--- Start ---

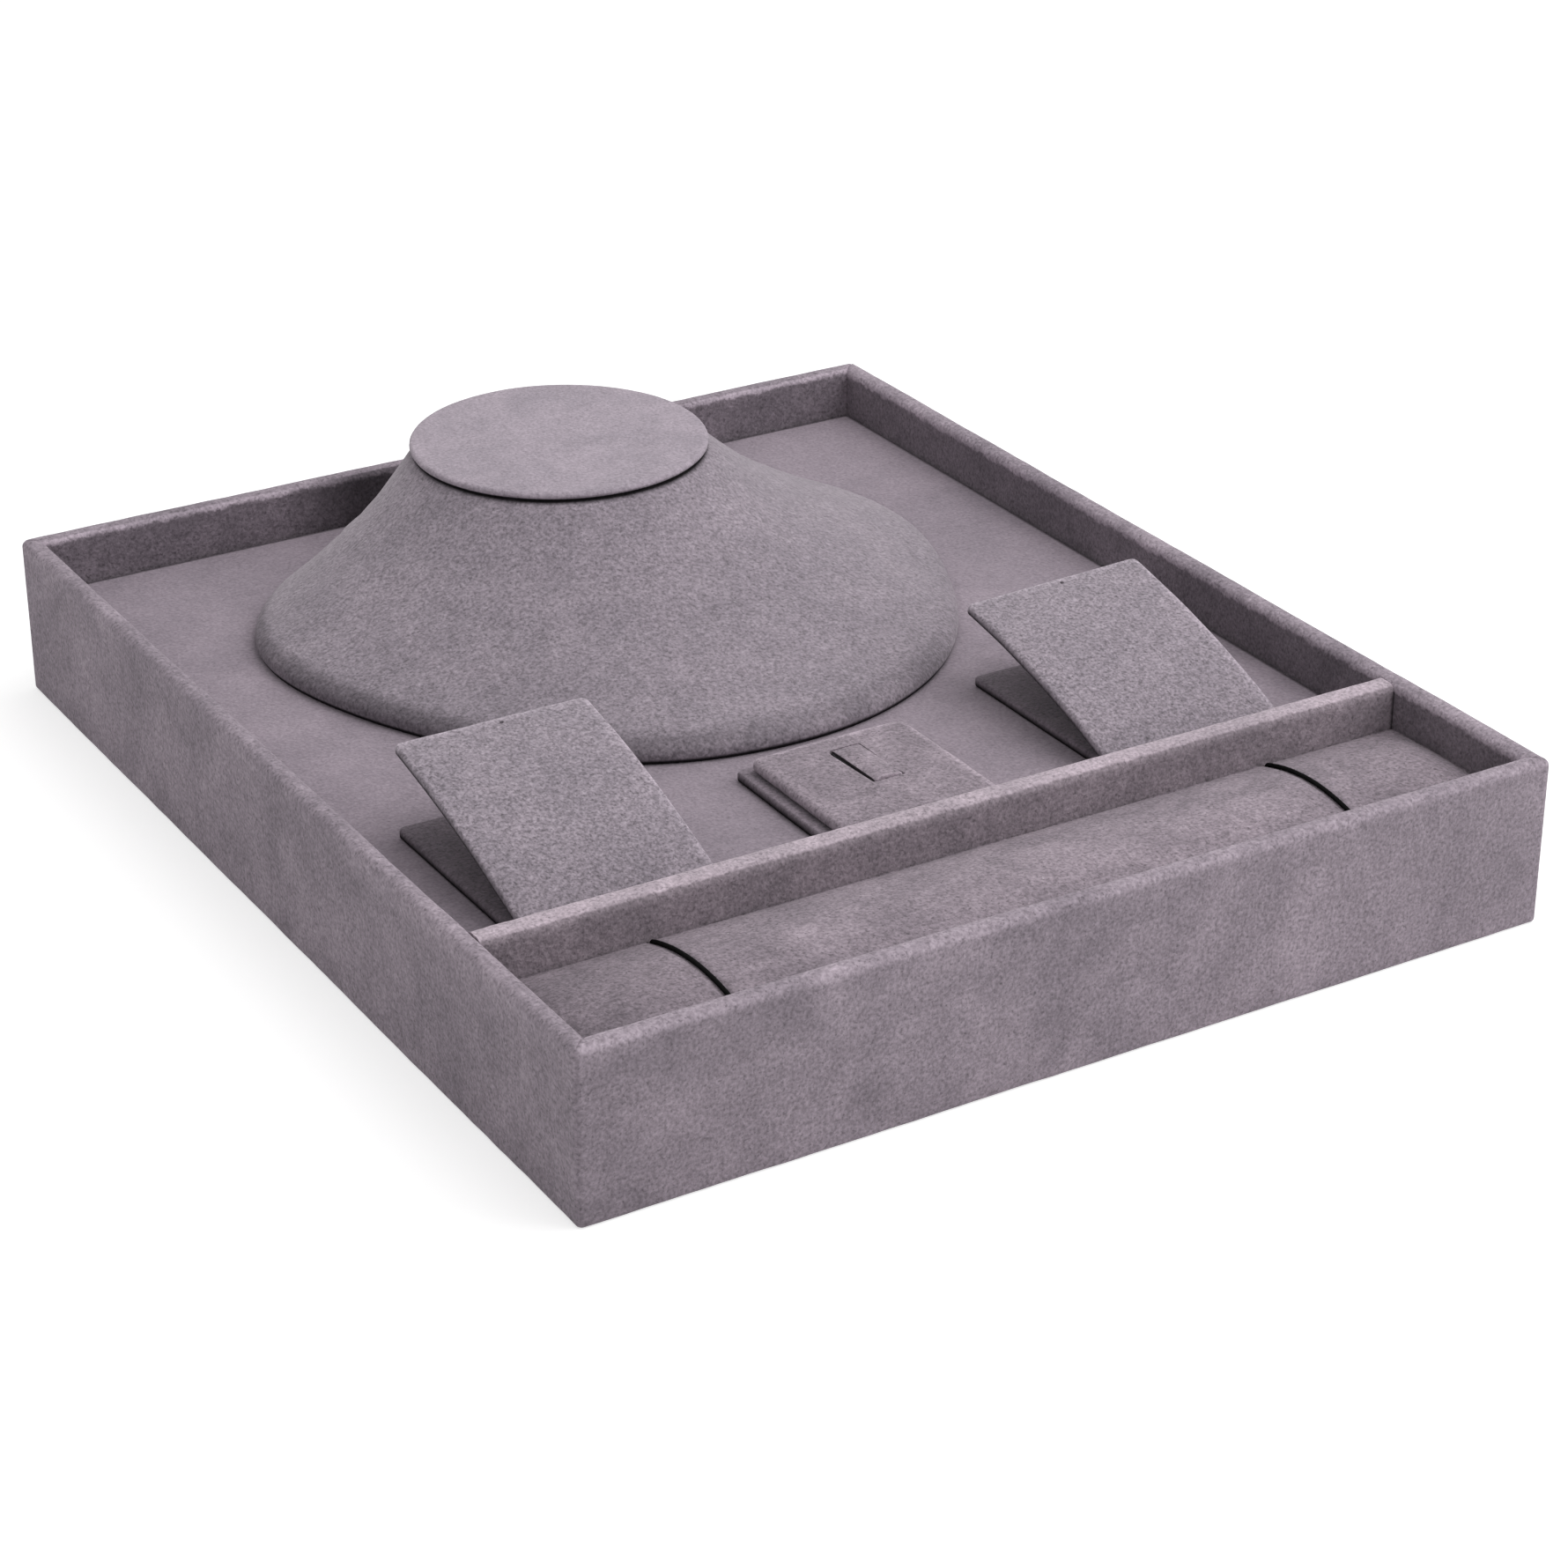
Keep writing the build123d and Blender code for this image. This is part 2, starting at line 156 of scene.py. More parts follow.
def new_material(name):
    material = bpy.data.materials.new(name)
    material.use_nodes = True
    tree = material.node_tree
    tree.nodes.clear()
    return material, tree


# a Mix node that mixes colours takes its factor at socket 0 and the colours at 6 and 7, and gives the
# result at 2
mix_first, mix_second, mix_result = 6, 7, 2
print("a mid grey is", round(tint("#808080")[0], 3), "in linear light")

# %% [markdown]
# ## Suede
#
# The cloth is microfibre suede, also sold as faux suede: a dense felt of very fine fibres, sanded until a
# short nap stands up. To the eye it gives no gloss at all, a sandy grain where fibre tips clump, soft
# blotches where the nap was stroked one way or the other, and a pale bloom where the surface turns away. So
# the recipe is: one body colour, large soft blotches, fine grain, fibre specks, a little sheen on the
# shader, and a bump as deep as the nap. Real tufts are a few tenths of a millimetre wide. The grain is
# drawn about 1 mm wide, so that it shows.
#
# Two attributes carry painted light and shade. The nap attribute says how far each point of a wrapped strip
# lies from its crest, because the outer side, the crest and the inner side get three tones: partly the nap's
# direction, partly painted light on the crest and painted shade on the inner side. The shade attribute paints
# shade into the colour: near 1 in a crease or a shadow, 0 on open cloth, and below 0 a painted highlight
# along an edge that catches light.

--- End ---

> _TASK REQUIREMENTS_: Starting at the first line of the material above, reproduce each line exactly up to and including the line with "return material, tree".

> _RESPONSE TO THIS TASK_:
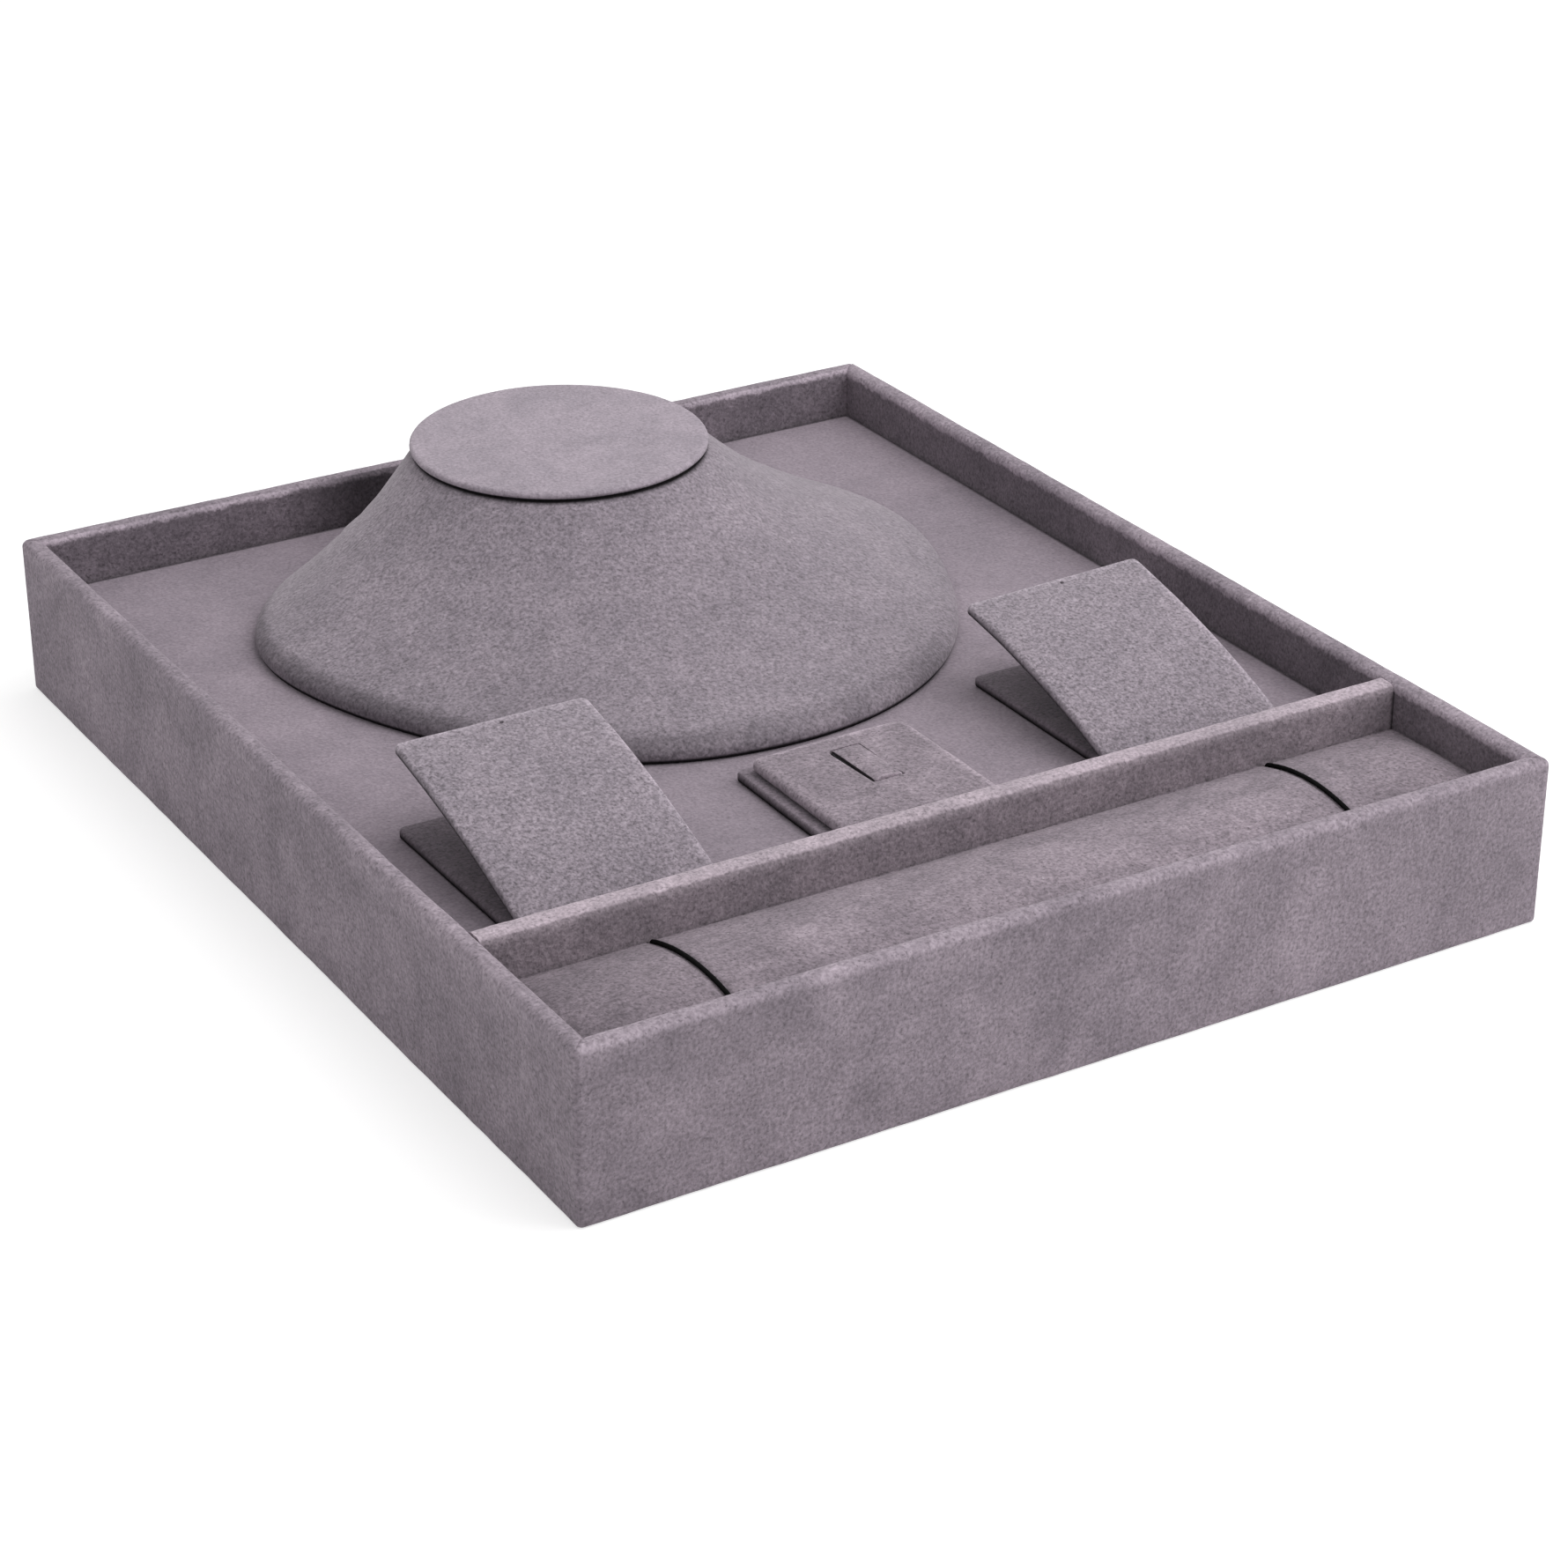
Keep writing the build123d and Blender code for this image. This is part 2, starting at line 156 of scene.py. More parts follow.
def new_material(name):
    material = bpy.data.materials.new(name)
    material.use_nodes = True
    tree = material.node_tree
    tree.nodes.clear()
    return material, tree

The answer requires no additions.